Estamos absolutamente contra a prática que se tem visto por aí de se dar a obras publicas o nome de alguém ainda sobrevivo. Quanto a nós são actos de verdadeiro culto da personalidade próprios de regimes totalitários e de mentes absolutistas. Opomo-nos abertamente a esses egocentrismos. E achamos que ficaria bem a isso também se passarem a opor todos os moçambicanos com bom senso. Culto da personalidade dá sempre errado. Acaba pela certa em DITADURA. Já vimos esse filme!…
Sabendo também que está para breve a inauguração da Ponte do Zambeze, entre Caia, na província de Sofala, e Chimuara, na província da Zambézia, ao concordarmos que se dê o nome de Eduardo Mondlane ao Aeroporto Internacional de Maputo, queremos também aqui deixar proposto que se dê a essa nova obra de arte e de grande engenharia o nome do Reverendo Urias Simango.
Quis o destino que a Ponte fosse construída em ambiente já de fraternidade, por cidadãos do ex-país colonizador e por moçambicanos já livres e senhores da sua terra. Para que isto fosse possível começou por contribuiu também Urias Simango, a secundar Eduardo Mondlane.
Urias Simango, note-se, não foi a peste que certos senhores pintam. Ele não foi só o primeiro vice-presidente da Frente de Libertação de Moçambique (FRELIMO). O reverendo Urias foi também um dos obreiros da unidade nacional, até o começarem a perseguir por defender um regime como o que hoje temos em Moçambique, com características que quem o mandou matar, na época odiava mas hoje faz delas a sua bandeira já com os bolsos cheios de meticais e dólares, numa superior forma de capitalismo a que arrogantemente em tempos se opuseram os que acabaram por matar os que com eles discordavam.
Urias Simango foi ostracisado e vilipendiado apenas porque defendia um regime de economia de mercado e de respeito pelos direitos humanos. Defendia que a unidade só seria possível com respeito pela diversidade. Defendia o pluralismo e o direito à diferença. Defendia a tolerância. Hoje, já em liberdade, depois do Acordo Geral de paz em Roma, sem ameaças das armas e de insultos, já podemos falar dos seus feitos sem irmos parar aos campos de extermínio a que chamavam de “reeducação”.

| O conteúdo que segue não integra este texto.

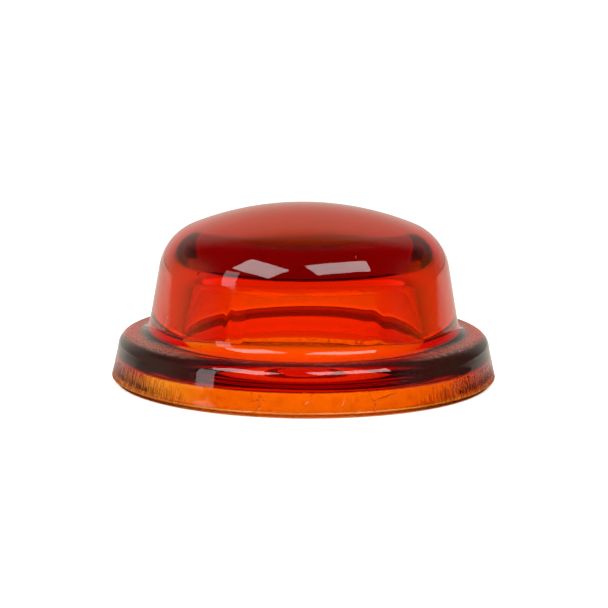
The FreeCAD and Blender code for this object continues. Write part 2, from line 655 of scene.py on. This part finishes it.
def glass_roughness(nodes, wear_and_painted_light):
    """Polished, with faint smudges, and rougher where it is worn or dusty."""
    smudges = nodes.ramp(nodes.cloud(nodes.place, *SMUDGES), *SMUDGES_SHOWN, *SMUDGE_ROUGHNESS)
    return nodes.highest(
        smudges,
        nodes.product(wear_and_painted_light["ground"], GROUND_ROUGHNESS),
        nodes.product(wear_and_painted_light["worn_foot"], WORN_FOOT_ROUGHNESS),
        nodes.product(wear_and_painted_light["scuffs"], SCUFF_ROUGHNESS),
        nodes.product(wear_and_painted_light["dust"], DUST_ROUGHNESS),
    )


def glass_relief(nodes, wear_and_painted_light):
    """Grains of dust, chips at the foot, and scuffs and cracks low on the flange."""
    worn_chips = nodes.product(wear_and_painted_light["worn_foot"], WORN_FOOT_GRAINS)
    grains = nodes.product(nodes.cloud(nodes.place, *GRAINS), nodes.total(wear_and_painted_light["dust"], worn_chips))
    raised = nodes.total(grains, nodes.product(wear_and_painted_light["scuffs"], SCUFF_RELIEF))
    relief = nodes.math("SUBTRACT", raised, wear_and_painted_light["cracks"])
    inputs = {"Strength": BUMP_STRENGTH, "Distance": BUMP_HEIGHT * MM, "Height": relief}
    return nodes.add("ShaderNodeBump", inputs).outputs[0]


def glass_stain_and_painted_light(nodes, wear_and_painted_light):
    """Clear, but brownish under the dust and film, orange in the painted sheen, and dark in the grime
    and in the painted shade at the foot.
    """
    worn_lines = nodes.product(nodes.ramp(wear_and_painted_light["scuffs"], *SCUFF_GRIME_SHOWN), SCUFF_GRIME)
    crack_lines = nodes.product(wear_and_painted_light["cracks"], CRACK_GRIME)
    grime_and_shade = nodes.highest(wear_and_painted_light["foot_shade"], wear_and_painted_light["mottles"], crack_lines, worn_lines)
    tint = nodes.mix_colours(nodes.ramp(wear_and_painted_light["film"], 0.0, FILM_FULL), CLEAN_COLOUR, FILM_COLOUR)
    tint = nodes.mix_colours(nodes.ramp(wear_and_painted_light["painted_sheen"], 0.0, PAINTED_SHEEN_FULL), tint, PAINTED_SHEEN_COLOUR)
    return nodes.mix_colours(grime_and_shade, tint, GRIME_AND_SHADE_COLOUR)


def glass_material():
    """Clear tinted glass. It's ground at the seat, scuffed low on the flange and dusty on its top. It
    has painted shade along the flange's foot and a painted orange sheen on the crown and the wall's
    sides.
    """
    material = bpy.data.materials.new("amber_glass")
    material.use_nodes = True
    nodes = GlassNodes(material.node_tree)
    wear_and_painted_light = wear_and_painted_light_masks(nodes)
    film = nodes.product(wear_and_painted_light["film"], FILM_OPACITY)
    # The painted sheen takes a little of the transmission and shows as orange colour on the surface.
    painted_sheen = nodes.product(wear_and_painted_light["painted_sheen"], PAINTED_SHEEN_OPACITY)

    surface = material.node_tree.nodes["Principled BSDF"]
    nodes.set(surface, "Base Color", glass_stain_and_painted_light(nodes, wear_and_painted_light))
    nodes.set(surface, "Transmission Weight", nodes.math("SUBTRACT", 1.0, nodes.total(film, painted_sheen)))
    nodes.set(surface, "IOR", REFRACTIVE_INDEX)
    nodes.set(surface, "Roughness", glass_roughness(nodes, wear_and_painted_light))
    nodes.set(surface, "Normal", glass_relief(nodes, wear_and_painted_light))

    kept = [1 - loss / GLASS_DENSITY for loss in GLASS_LOSS]
    depth = nodes.add("ShaderNodeVolumeAbsorption", {"Color": (*kept, 1), "Density": GLASS_DENSITY})
    nodes.set(material.node_tree.nodes["Material Output"], "Volume", depth.outputs[0])
    return material


# ---------------------------------------------------------------- floor


# The table top: its radius in metres and how coarse its edge is, in degrees.
TABLE_RADIUS = 0.6
TABLE_EDGE_STEP = 5

# Its light from below, close by and far behind the dome, and the mm over which it fades.
TABLE_GLOW = 0.5
TABLE_FAR_GLOW = 0.1
TABLE_FAR = (70, 150)

# To mirrored rays only the part behind the dome is lit: where the light starts and is full, for each mm
# from the axis, measured from a line some mm in front of it.
TABLE_BEHIND_GLOW = 0.75
BEHIND = (0.2, 0.75)
BEHIND_FROM = 15

# Colours of the light and, in mm, where those under the dome begin. Under the dome the table's glow is
# a painted pool of light, orange, and yellow-green near its left wall.
WALL_COLOUR = (1, 0.95, 0.84, 1)
PAINTED_DOME_LIGHT_COLOUR = (1.2, 0.6, 0.1, 1)
PAINTED_LEFT_LIGHT_COLOUR = (1.4, 2.0, 0.5, 1)
COVERED_RADII = (42, 38)
COVERED_LEFT = (-18, -34)

# The table's own colours, seen directly and in a reflection.
FLOOR_COLOUR = (0.9, 0.9, 0.9, 1)
MIRRORED_FLOOR_COLOUR = (0.02, 0.02, 0.02, 1)
FLOOR_ROUGHNESS = 0.8


def floor_glow(nodes, x, y, mirrored):
    """How bright the table's own light is, and its colour."""
    level = nodes.level(x, y)
    from_front = nodes.total(y, BEHIND_FROM * MM)
    backwards = nodes.math("DIVIDE", from_front, nodes.highest(level, MM))
    behind = nodes.ramp(backwards, *BEHIND, 0.0, TABLE_BEHIND_GLOW)
    far, farthest = TABLE_FAR
    fading = nodes.ramp(y, far * MM, farthest * MM, TABLE_GLOW, TABLE_FAR_GLOW)

    right, left = COVERED_LEFT
    at_left = nodes.ramp(x, right * MM, left * MM)
    # Painted light: the glow under the dome is coloured as if it had crossed the glass.
    painted_dome_light = nodes.mix_colours(at_left, PAINTED_DOME_LIGHT_COLOUR, PAINTED_LEFT_LIGHT_COLOUR)
    outer, inner = COVERED_RADII
    covered = nodes.ramp(level, outer * MM, inner * MM)
    return nodes.mix(mirrored, fading, behind), nodes.mix_colours(covered, WALL_COLOUR, painted_dome_light)


def floor_material():
    """White and lit from below. Under the dome its glow is painted orange, a painted pool of light, and
    near its left wall it is painted yellow-green.

    To rays that have been mirrored by the glass, only the part behind the dome is bright.
    """
    material = bpy.data.materials.new("floor")
    material.use_nodes = True
    nodes = Nodes(material.node_tree)
    place = nodes.add("ShaderNodeTexCoord").outputs["Object"]
    x, y, _ = nodes.add("ShaderNodeSeparateXYZ", {0: place}).outputs
    path = nodes.add("ShaderNodeLightPath")
    mirrored = nodes.math("SUBTRACT", path.outputs["Is Glossy Ray"], path.outputs["Is Transmission Ray"])
    glow, glow_colour = floor_glow(nodes, x, y, mirrored)

    surface = material.node_tree.nodes["Principled BSDF"]
    colour = nodes.mix_colours(mirrored, FLOOR_COLOUR, MIRRORED_FLOOR_COLOUR)
    nodes.set(surface, "Base Color", colour)
    nodes.set(surface, "Roughness", FLOOR_ROUGHNESS)
    nodes.set(surface, "Specular IOR Level", 0.0)
    nodes.set(surface, "Emission Color", glow_colour)
    nodes.set(surface, "Emission Strength", glow)
    return material


def floor_piece():
    """A round white table top. Beyond its edge the camera sees the white surroundings."""
    azimuths = range(0, 360, TABLE_EDGE_STEP)
    corners = [direction(azimuth, 0) * TABLE_RADIUS for azimuth in azimuths]
    mesh = bpy.data.meshes.new("floor")
    mesh.from_pydata(corners, [], [range(len(corners))])
    mesh.materials.append(floor_material())
    piece = bpy.data.objects.new("floor", mesh)
    bpy.context.scene.collection.objects.link(piece)
    return piece


# ---------------------------------------------------------------- studio


# Lamps: name, azimuth and elevation of the lamp, width and height in metres as if it were one metre
# away, turn in degrees, brightness and distance in metres. They face a point in the dome, in mm up.
SOFTBOXES = [
    ("softbox_left", -41.9, 43.0, 0.62, 0.42, -20, 5.5, 1.0),
    ("softbox_right", 36.2, 48.6, 0.74, 0.40, -3, 5.5, 1.0),
    ("strip_left", -61.5, 19.05, 0.22, 0.403, 5, 2.4, 4.0),
]
LAMP_AIM = 20
FILL_IRRADIANCE = 2.9
FILL_SPREAD = 110


def softbox(name, azimuth, elevation, width, height, turn, brightness, distance):
    """A rectangular lamp that faces the dome."""
    lamp = bpy.data.lights.new(name, "AREA")
    lamp.shape = "RECTANGLE"
    lamp.size = width * distance
    lamp.size_y = height * distance
    lamp.energy = brightness * math.pi * lamp.size * lamp.size_y
    piece = bpy.data.objects.new(name, lamp)
    towards = direction(azimuth, elevation)
    piece.location = towards * distance + Vector((0, 0, LAMP_AIM * MM))
    piece.rotation_mode = "QUATERNION"
    facing = (-towards).to_track_quat("-Z", "Y")
    piece.rotation_quaternion = facing @ Quaternion((0, 0, 1), math.radians(turn))
    bpy.context.scene.collection.objects.link(piece)


def overhead_fill():
    """Even light from above. It doesn't show as a reflection on the glass."""
    lamp = bpy.data.lights.new("overhead_fill", "SUN")
    lamp.energy = FILL_IRRADIANCE
    lamp.angle = math.radians(FILL_SPREAD)
    piece = bpy.data.objects.new("overhead_fill", lamp)
    piece.visible_glossy = False
    bpy.context.scene.collection.objects.link(piece)


# The room in the direction (x, y, z), as mirrored rays meet it. A card stands behind the dome above a
# sweep, and a wall at its left. Each pair is where it's absent and where it's full: heights z, places
# backwards (1 is straight behind and -1 straight in front), and sideways x.
BACKDROP_BRIGHTNESS = 0.37
BACKDROP_HEIGHTS = (0.83, 0.62)
BACKDROP_BACKWARDS = (0.5, 1.0)
SWEEP_BRIGHTNESS = 0.2
SWEEP_HEIGHTS = (0.45, 0.05)
HORIZON = (-0.03, 0.03)
LEFT_WALL_BRIGHTNESS = 0.17
LEFT_WALL_HEIGHTS = (0.6, 0.3)
LEFT_WALL_BACKWARDS = (-0.4, 0.1)
LEFT_WALL_SIDEWAYS = (0.0, -0.4)
UNDER_HORIZON = (0.0, -0.02)

# The room as it is seen through the glass, and the white that the camera sees directly.
THROUGH_BRIGHTNESS = 1.5
THROUGH_HEIGHTS = (0.85, 0.35)
THROUGH_BACKWARDS = (0.1, 0.95)
ROOM_BRIGHTNESS = 0.01
SEEN_BRIGHTNESS = 1.3
LEAST_LEVEL = 0.001


def mirrored_room(nodes, x, z, backwards):
    """How bright the room is to rays that the glass mirrors."""
    card = nodes.ramp(z, *BACKDROP_HEIGHTS, 0.0, BACKDROP_BRIGHTNESS)
    sweep = nodes.ramp(z, *SWEEP_HEIGHTS, 0.0, SWEEP_BRIGHTNESS)
    above = nodes.product(nodes.total(card, sweep), nodes.ramp(z, *HORIZON))
    back = nodes.product(nodes.ramp(backwards, *BACKDROP_BACKWARDS), above)
    left_wall = nodes.product(
        nodes.ramp(backwards, *LEFT_WALL_BACKWARDS),
        nodes.ramp(x, *LEFT_WALL_SIDEWAYS),
        nodes.ramp(z, *LEFT_WALL_HEIGHTS, 0.0, LEFT_WALL_BRIGHTNESS),
    )
    below = nodes.product(
        nodes.ramp(backwards, *BEHIND),
        nodes.ramp(z, *UNDER_HORIZON),
        TABLE_BEHIND_GLOW,
    )
    return nodes.total(left_wall, back, below)


def studio_world():
    """A bright floor that sweeps up to a greyer backdrop behind the dome, in an otherwise dark room."""
    world = bpy.data.worlds.new("studio")
    world.use_nodes = True
    bpy.context.scene.world = world
    nodes = Nodes(world.node_tree)
    towards = nodes.add("ShaderNodeTexCoord").outputs["Generated"]
    x, y, z = nodes.add("ShaderNodeSeparateXYZ", {0: towards}).outputs
    backwards = nodes.math("DIVIDE", y, nodes.highest(nodes.level(x, y), LEAST_LEVEL))
    low = nodes.ramp(z, *THROUGH_HEIGHTS, 0.0, THROUGH_BRIGHTNESS)
    through = nodes.product(nodes.ramp(backwards, *THROUGH_BACKWARDS), low)
    path = nodes.add("ShaderNodeLightPath")
    mirrored = mirrored_room(nodes, x, z, backwards)
    glow = nodes.mix(path.outputs["Is Transmission Ray"], mirrored, through)
    room = nodes.total(glow, ROOM_BRIGHTNESS)
    background = world.node_tree.nodes["Background"]
    nodes.set(background, "Color", WALL_COLOUR)
    nodes.set(background, "Strength", nodes.mix(path.outputs["Is Camera Ray"], room, SEEN_BRIGHTNESS))


# Camera: how far it is in mm, how high it stands, how far it tips up and rolls, in degrees, and its
# lens and sensor in mm.
CAMERA_DISTANCE = 472.3
CAMERA_ELEVATION = 11.89
CAMERA_AIM = 2.075
CAMERA_ROLL = 0.43
LENS = 118.4
SENSOR_WIDTH = 36.0


def camera():
    """Looks at the seat's centre, then tips up so that the dome sits in the middle of the frame."""
    data = bpy.data.cameras.new("camera")
    data.lens = LENS
    data.sensor_width = SENSOR_WIDTH
    piece = bpy.data.objects.new("camera", data)
    towards = direction(0, CAMERA_ELEVATION)
    piece.location = towards * (CAMERA_DISTANCE * MM)
    aim = Quaternion((1, 0, 0), math.radians(CAMERA_AIM))
    roll = Quaternion((0, 0, 1), math.radians(CAMERA_ROLL))
    piece.rotation_mode = "QUATERNION"
    piece.rotation_quaternion = (-towards).to_track_quat("-Z", "Y") @ aim @ roll
    bpy.context.scene.collection.objects.link(piece)
    bpy.context.scene.camera = piece


MAX_BOUNCES = 24
GLOSSY_BOUNCES = 12
INDIRECT_CLAMP = 10


def studio():
    """The floor, the lamps, the room and the camera. Thick glass needs many bounces."""
    floor_piece()
    for box in SOFTBOXES:
        softbox(*box)
    overhead_fill()
    studio_world()
    camera()
    scene = bpy.context.scene
    scene.view_settings.view_transform = "Standard"
    scene.cycles.max_bounces = MAX_BOUNCES
    scene.cycles.transmission_bounces = MAX_BOUNCES
    scene.cycles.glossy_bounces = GLOSSY_BOUNCES
    scene.cycles.sample_clamp_indirect = INDIRECT_CLAMP
    scene.cycles.use_denoising = True


glass = glass_piece()
glass.data.materials.append(glass_material())
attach(glass, "root")
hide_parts("glass_dome")
studio()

O reverendo Urias Simango contribuiu tanto como Mondlane para a unidade que se julgou imprescindível à formação da Frente de Libertação de Moçambique. O seu defeito pode ter sido não ser marxista-leninista, mas esse defeito a história veio a julgar. Os que lhe viam tantos defeitos por isso hoje são das mais ricas e abastadas figuras do regime que vigora em Moçambique. Afinal é doce o pão que o diabo amassou!…
Não queremos levantar fantasmas. Queremos apenas dizer que os ideais de Urias Simango vingaram e o seu nome ficaria bem na nova ponte do Zambeze. Mas não só por isso. Não nos podemos esquecer que o reverendo não foi em algum momento preso pela Polícia Tanzaniana por suspeita de assassinato de Mondlane em casa de Betty King, como chegaram a ser Joaquim Chissano, Marcelino dos Santos e Pamela Santos. Foi até Urias que dirigiu as exéquias fúnebres do Presidente Mondlane.
Com o nome de Mondlane no Aeroporto de Maputo, a imagem de unidade ficaria para a eternidade a ser passada a todos nós e aos que nos visitam, defende Francisco Rodolfo.
Com o nome do Reverendo Urias Simango atribuído à nova Ponte do Zambeze – nesse grande rio que tanto nos orgulha – já que a outra ponte a montante, na Cidade de Tete, se chama Ponte Samora Machel, ficaria fechado o ciclo da reconciliação entre os moçambicanos. A unidade que hoje ainda tanta falta também nos faz, sairia reforçada.
Com esse gesto nobre, quem tem dirigido o país deixaria de continuar a ser visto como quem apenas sabe homenagear os heróis do Sul.
Moçambique ganharia muito com um gesto nobre dessa dimensão.
Se o presidente Armando Guebuza prescindisse de dar o seu nome ou o de Joaquim Chissano à nova ponte do Zambeze e optasse por aproveitar o momento para ele próprio se redimir dos erros graves de que foi cúmplice no passado relativamente a Urias Simango, só sairia a lucrar com isso.
Se o actual chefe de Estado tiver a coragem de dar o nome de Urias Simango à ponte do Zambeze, quando ele morrer certamente que a história o lembrará para sempre. Se lhe faltar força para isso, talvez a ponte do Zambeze um dia venha a ter de mudar de nome. A reconciliação fica adiada.
Os gestos de quem hoje promova a reconciliação farão de quem os assuma, alguém sublime. Estamos cá para ver o que se segue.